Quinn’s statement was met with dead silence.
"I thought I was reassuring the missionaries of my district with faith-promoting answers," he explains, "but I realized in that moment that not everyone saw my answers that way."
Quinn became a mission leader, an ordinance worker in the London LDS Temple and the go-to guy for tough assignments in the British Isles.
Upon his return to BYU, Quinn continued his English studies while working as a teaching assistant in Book of Mormon classes, a Salt Lake Temple worker, a Sunday school teacher and a guide on Temple Square.
In June 1967, Hanks officiated at Quinn’s temple marriage. (The couple eventually had four children.)

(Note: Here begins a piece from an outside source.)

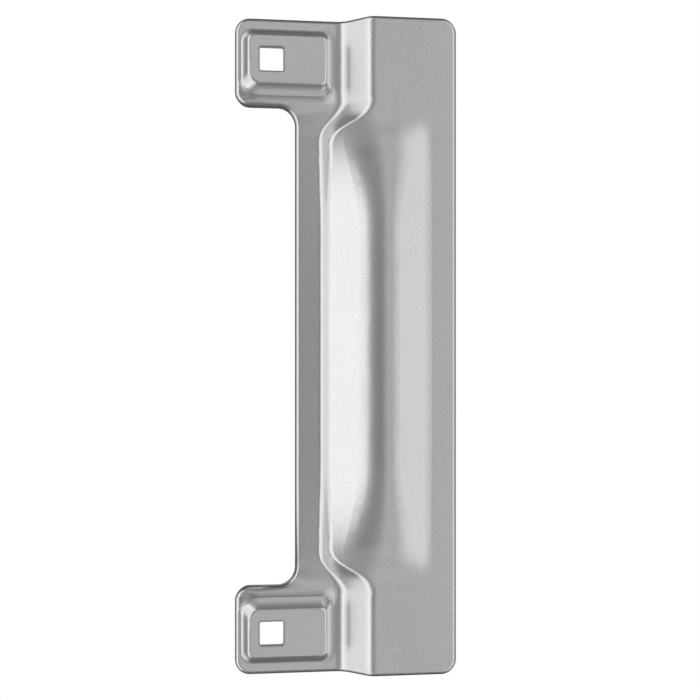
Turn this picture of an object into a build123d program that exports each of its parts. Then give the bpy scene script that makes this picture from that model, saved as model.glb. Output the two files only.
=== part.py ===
# Latch protector plate: one pressed steel plate that is bolted to a door and laps over the gap to the frame.
# Frame: +Z up, +X towards the frame side, -Y out of the door. The door's face is Y = 0, and the origin
# lies on it midway between the two bolt holes. The plate is the same above and below Z = 0.
# Places across the plate are counted from its left edge, and heights from the door's face.
from build123d import *
from math import atan2, radians, tan
import os

# The blank: outline sizes, seen from the front
plate_height = 279.4
plate_width = 93.5
sheet = 2.66
outer_corner = 6.35
tab_height = 37.7
notch_depth = 25.8
notch_corner = 7.5
tab_corner = 6.35
edge_break = 1.3

# The square hole for a carriage bolt's neck, placed from the left edge and from the plate's end
hole_side = 10.1
hole_corner = 0.8
hole_inset = 15.2
hole_end = 18.2

# The raised pad round each bolt hole: margins of its foot, its rise and its walls
pad_side_margin = 2.9
pad_end_margin = 5.3
pad_notch_margin = 5.0
pad_ramp_margin = 4.6
pad_rise = 4.2
pad_wall_run = 2.5
pad_inner_run = 4.6
pad_outer_corner = 4.9
pad_inner_corner = 6.8
pad_valley_corner = 4.5
pad_corner_shrink = 2.2
pad_top_bend = 1.3
pad_foot_gap = 0.72

# The offset that carries the right half clear of the frame
step_height = 11.1
ramp_foot = 45.7
ramp_top = 56.4
foot_radius = 7.3
top_radius = 7.1

# The strip beside the notch, which leans back from the tabs to its free edge
strip_drop = 0.3
strip_lean = 5.5
drop_start = 2.0
drop_length = 9.0

# The swell over the latch: a steep lip, a long slope up to a rounded ridge, and a slope down to the margin
swell_foot = 37.0
lip_place = 39.5
lip_rise = 3.0
ridge_place = 60.3
ridge_clear = 6.5
ridge_rise = 3.7
margin_start = 81.2
swell_foot_radius = 3.3
lip_radius = 3.5
margin_setback = 1.6

# The share of each flank that the ridge's rounding takes up, at the ends of the swell and in its middle
ridge_round_end = 0.88
ridge_round_middle = 0.43

# Where each change of section starts below the tab, and how far down the plate it takes.
# The lip comes down in two ways: with the jog, and with the slow fade into the full swell.
jog_start = 1.4
jog_length = 15.0
lip_start = 4.2
ridge_start = 6.5
fade_length = 51.0
lip_jog_share = 0.35

left = -hole_inset
half_height = plate_height / 2
notch_half = half_height - tab_height
hole_z = half_height - hole_end

# Heights above the door's face
strip_fall = (swell_foot - notch_depth) * tan(radians(strip_lean))
tab_front = sheet + strip_drop + strip_fall
pad_front = tab_front + pad_rise
panel_front = tab_front + step_height

# The form is the same from the plate's end down to here, just past the pad's foot
pad_inner = notch_half + pad_notch_margin
form_top = pad_inner - pad_foot_gap
spare = 10.0

# How closely faces are told apart when the rim's edges are picked
near_enough = 0.01
probe_depth = 0.2 * sheet


def ease(share):
    """Smooth rise from 0 to 1 as the share goes from 0 to 1."""
    share = min(max(share, 0.0), 1.0)
    return share * share * (3 - 2 * share)


def blend(start, end, share):
    """Value between start and end."""
    return start + (end - start) * share


def setback(corners, radius):
    """How far from the middle one of three corners a bend of this radius starts."""
    before, corner, after = corners
    return radius * tan(radians((corner - before).get_angle(after - corner)) / 2)


def form(z):
    """Corners of the front skin at height z as (place, height above the door), and each bend's two setbacks."""
    down = form_top - z
    jog = ease((down - jog_start) / jog_length)
    lip = ease((down - lip_start) / jog_length)
    ridge = ease((down - ridge_start) / jog_length)
    fade = ease((down - lip_start) / fade_length)
    drop = ease((down - drop_start) / drop_length)
    lean = tan(radians(strip_lean)) * drop
    foot_x = blend(ramp_foot, swell_foot, jog)
    foot_y = tab_front - strip_drop * drop
    lip_x = blend(ramp_top, lip_place, lip)
    lip_y = blend(panel_front, foot_y + lip_rise, blend(fade, lip, lip_jog_share))
    ridge_x = blend(ramp_top + ridge_clear, ridge_place, jog)
    corners = [
        (-spare, foot_y - lean * (foot_x + spare)),
        (foot_x, foot_y),
        (lip_x, lip_y),
        (ridge_x, panel_front + ridge_rise * ridge),
        (margin_start, panel_front),
        (plate_width + spare, panel_front),
    ]
    corners = [Vector(left + x, y) for x, y in corners]
    foot_back = setback(corners[0:3], blend(foot_radius, swell_foot_radius, jog))
    lip_back = setback(corners[1:4], blend(top_radius, lip_radius, lip))
    left_flank = (corners[3] - corners[2]).length - lip_back
    right_flank = (corners[4] - corners[3]).length - margin_setback
    ridge_round = blend(ridge_round_end, ridge_round_middle, fade)
    setbacks = [
        (foot_back, foot_back),
        (lip_back, lip_back),
        (ridge_round * left_flank, ridge_round * right_flank),
        (margin_setback, margin_setback),
    ]
    return corners, setbacks


def skin(corners, setbacks, depth):
    """Start, bends and end of a skin that lies depth under the front one, each bend as three points."""
    alongs = [(end - start).normalized() for start, end in zip(corners, corners[1:])]
    normals = [Vector(-along.Y, along.X) for along in alongs]
    bends = []
    for index, (setback_before, setback_after) in enumerate(setbacks):
        corner = corners[index + 1]
        before = normals[index]
        after = normals[index + 1]
        mitre = (before + after) * (1 / (1 + before.dot(after)))
        arrive = corner - alongs[index] * setback_before - before * depth
        leave = corner + alongs[index + 1] * setback_after - after * depth
        bends.append((arrive, corner - mitre * depth, leave))
    return corners[0] - normals[0] * depth, bends, corners[-1] - normals[-1] * depth


def bent_sheet(z):
    """The bent sheet as cut across at height z, drawn flat."""
    corners, setbacks = form(abs(z))
    with BuildSketch() as section:
        with BuildLine():
            ends = []
            for depth in (0.0, sheet):
                start, bends, end = skin(corners, setbacks, depth)
                here = start
                for arrive, apex, leave in bends:
                    Line(here, arrive)
                    Bezier(arrive, apex, leave)
                    here = leave
                Line(here, end)
                ends.append((start, end))
            Line(ends[0][0], ends[1][0])
            Line(ends[0][1], ends[1][1])
        make_face()
    return section.sketch


def across(z):
    """Plane across the plate at height z, whose own y runs out of the door."""
    return Plane((0, 0, z), x_dir=(1, 0, 0), z_dir=(0, 0, -1))


def facing(height):
    """Plane parallel to the door at a height above its face, seen from the front."""
    return Plane.XZ.offset(height)


def blank():
    """The outline that the plate is blanked to, with its notch."""
    with BuildSketch() as outline:
        with BuildLine():
            FilletPolyline(
                (left + plate_width, half_height),
                (left, half_height),
                (left, notch_half),
                (left + notch_depth, notch_half),
                (left + notch_depth, -notch_half),
                (left, -notch_half),
                (left, -half_height),
                (left + plate_width, -half_height),
                radius=[outer_corner, outer_corner, tab_corner, notch_corner] +
                       [notch_corner, tab_corner, outer_corner, outer_corner],
                close=True,
            )
        make_face()
    return outline.sketch


def front_rim(part):
    """Edges where the front skin meets the sheared walls of the blank."""
    rim = []
    for wall in part.faces():
        place = wall.center()
        if abs(wall.normal_at(place).Y) > near_enough or abs(abs(place.Z) - form_top) < near_enough:
            continue
        for edge in wall.edges().filter_by(Axis.Y, reverse=True):
            middle = edge.position_at(0.5)
            probe = middle - wall.normal_at(middle) * probe_depth + Vector(0, probe_depth, 0)
            if part.is_inside(probe):
                rim.append(edge)
    return rim


def pad_ring(rise, inset):
    """Outline of the pad at a rise above the tab, drawn set in by inset, with its softer corners by the notch."""
    share = rise / pad_rise
    wall = pad_wall_run * share + inset
    near = left + pad_side_margin + wall
    far = left + ramp_foot - pad_ramp_margin - wall
    top = half_height - pad_end_margin - wall
    bottom = pad_inner + pad_inner_run * share + inset
    shrink = pad_corner_shrink * share + inset
    corners = [pad_outer_corner, pad_outer_corner, pad_inner_corner, pad_valley_corner]
    with BuildSketch() as ring:
        with BuildLine():
            FilletPolyline(
                (far, top), (near, top), (near, bottom), (far, bottom),
                radius=[corner - shrink for corner in corners], close=True,
            )
        make_face()
    return ring.sketch


jog_steps = 5
fade_steps = 6
jog_end = form_top - lip_start - jog_length
fade_end = form_top - lip_start - fade_length
stations = [blend(form_top, jog_end, step / jog_steps) for step in range(jog_steps)]
stations += [blend(jog_end, fade_end, step / fade_steps) for step in range(fade_steps + 2)]

# The middle of the plate, with the strip, the swell and the jog of the offset at each end
with BuildPart() as middle:
    for z in stations:
        with BuildSketch(across(z)):
            add(bent_sheet(z))
    loft()
    with BuildSketch(across(stations[-1])):
        add(bent_sheet(0))
    extrude(amount=stations[-1])
    mirror(about=Plane.XY)
    with BuildSketch(Plane.XZ):
        add(blank())
    extrude(amount=4 * step_height, both=True, mode=Mode.INTERSECT)
    chamfer(front_rim(middle.part), edge_break)

# The two ends, each a tab and its share of the offset
with BuildPart() as ends:
    with BuildSketch(across(form_top)):
        add(bent_sheet(form_top))
    extrude(amount=form_top - half_height - spare)
    mirror(about=Plane.XY)
    with BuildSketch(Plane.XZ):
        add(blank())
    extrude(amount=4 * step_height, both=True, mode=Mode.INTERSECT)
    chamfer(front_rim(ends.part), edge_break)

# The raised pads, and the hollows that they leave behind
wall_inset = sheet * tan(atan2(pad_rise, pad_wall_run) / 2)

with BuildPart() as pads:
    for rise in (0, pad_rise):
        with BuildSketch(facing(tab_front + rise)):
            add(pad_ring(rise, 0))
    loft()
    fillet(pads.faces().sort_by(Axis.Y)[0].edges(), pad_top_bend)
    with BuildSketch(facing(pad_front)):
        with Locations((0, hole_z)):
            RectangleRounded(hole_side, hole_side, hole_corner)
    extrude(amount=-(sheet + pad_rise) / 2, mode=Mode.SUBTRACT)
    mirror(about=Plane.XY)

with BuildPart() as hollows:
    for rise in (0, pad_rise):
        with BuildSketch(facing(tab_front + rise - sheet)):
            add(pad_ring(rise, wall_inset))
    loft()
    mirror(about=Plane.XY)

with BuildPart() as plate:
    add(middle.part)
    add(ends.part)
    add(pads.part)
    add(hollows.part, mode=Mode.SUBTRACT)

plate.part.label = "latch_guard_plate"
os.makedirs("parts", exist_ok=True)
export_step(plate.part, "parts/latch_guard_plate.step")
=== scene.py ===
import math

import bpy
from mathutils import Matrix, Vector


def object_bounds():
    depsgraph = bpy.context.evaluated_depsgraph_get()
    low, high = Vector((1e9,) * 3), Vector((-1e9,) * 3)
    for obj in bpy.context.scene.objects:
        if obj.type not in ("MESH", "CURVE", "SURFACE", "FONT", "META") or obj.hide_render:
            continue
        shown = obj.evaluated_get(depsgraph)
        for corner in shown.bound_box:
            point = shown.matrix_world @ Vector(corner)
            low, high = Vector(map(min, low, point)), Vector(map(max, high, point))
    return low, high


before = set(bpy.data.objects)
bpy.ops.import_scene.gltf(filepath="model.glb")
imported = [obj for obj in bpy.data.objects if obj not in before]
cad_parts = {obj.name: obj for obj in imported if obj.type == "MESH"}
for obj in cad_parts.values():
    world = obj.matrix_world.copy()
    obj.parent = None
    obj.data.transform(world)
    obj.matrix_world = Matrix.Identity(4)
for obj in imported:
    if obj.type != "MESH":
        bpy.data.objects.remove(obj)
cad_box = [list(corner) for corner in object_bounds()]


# The plate: one sheet of steel, blanked with its notch, pressed to shape and tumbled, and fixed by two
# carriage bolts through its pads. It is bare satin metal with a fine even grain. Tumbling has rounded the
# sheared rim and the edges of the square holes, and the pads' walls run into the tabs in a soft bend.

class Wire:
    """A shader socket that takes part in ordinary arithmetic."""

    def __init__(self, tree, socket=None):
        self.tree = tree
        self.socket = socket

    def node(self, kind, settings=(), output=0, **inputs):
        """Add a node with its settings, then its inputs by name, or by number as in _0."""
        made = self.tree.nodes.new(kind)
        for name, value in dict(settings).items():
            setattr(made, name, value)
        for name, value in inputs.items():
            key = int(name[1:]) if name[0] == "_" else name
            if isinstance(value, Wire):
                self.tree.links.new(value.socket, made.inputs[key])
            else:
                made.inputs[key].default_value = value
        return Wire(self.tree, made.outputs[output])

    def feed(self, socket):
        self.tree.links.new(self.socket, socket)

    def maths(self, operation, first, second=0.0):
        return self.node("ShaderNodeMath", {"operation": operation}, _0=first, _1=second)

    def at_least(self, other):
        return self.maths("MAXIMUM", self, other)

    def at_most(self, other):
        return self.maths("MINIMUM", self, other)

    def sign(self):
        return self.maths("SIGN", self)

    def between(self, low, high):
        return (self > low) * (self < high)

    def __add__(self, other):
        return self.maths("ADD", self, other)

    def __radd__(self, other):
        return self.maths("ADD", other, self)

    def __sub__(self, other):
        return self.maths("SUBTRACT", self, other)

    def __rsub__(self, other):
        return self.maths("SUBTRACT", other, self)

    def __mul__(self, other):
        return self.maths("MULTIPLY", self, other)

    def __rmul__(self, other):
        return self.maths("MULTIPLY", other, self)

    def __truediv__(self, other):
        return self.maths("DIVIDE", self, other)

    def __rtruediv__(self, other):
        return self.maths("DIVIDE", other, self)

    def __pow__(self, other):
        return self.maths("POWER", self, other)

    def __gt__(self, other):
        return self.maths("GREATER_THAN", self, other)

    def __lt__(self, other):
        return self.maths("LESS_THAN", self, other)

    def __abs__(self):
        return self.maths("ABSOLUTE", self)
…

During the early years of the marriage, he continued to read anti-Mormon publications that used historical details to undermine the church’s account.
"I checked every quote and citation for accuracy and context," Quinn said in his Sunstone address."I prayed for the Lord to guide me by his Spirit to learn the truth of these matters and to know how to present them in a faithful way."
He felt called to this work.
Merging personal and professional goals » After graduating from BYU in 1969, Quinn enlisted in the military rather than wait to be drafted and spent 18 months in Germany, learning counterintelligence techniques and reading classified U.S. documents.
Though he had been accepted to Duke for a graduate degree in English after his discharge, he realized he was more interested in Mormon history. So he enrolled for a master’s degree at the University of Utah.
During his first graduate semester in 1971, Quinn was hired as a research assistant to Davis Bitton, then a professor at the U. and an assistant LDS Church historian under Leonard J. Arrington. Quinn was assigned to read and research hundreds of newly available LDS general authority diaries.
It was a task that matched his talent for meticulous note-taking. He photocopied thousands of pages, cross-referencing details from one source to the next. His high energy and astounding memory amazed his superiors and made his work invaluable.
While there, he also penned a lengthy brochure critiquing the work of anti-Mormon publishers Sandra and Jerald Tanner. His pen name: Dr. Clandestine.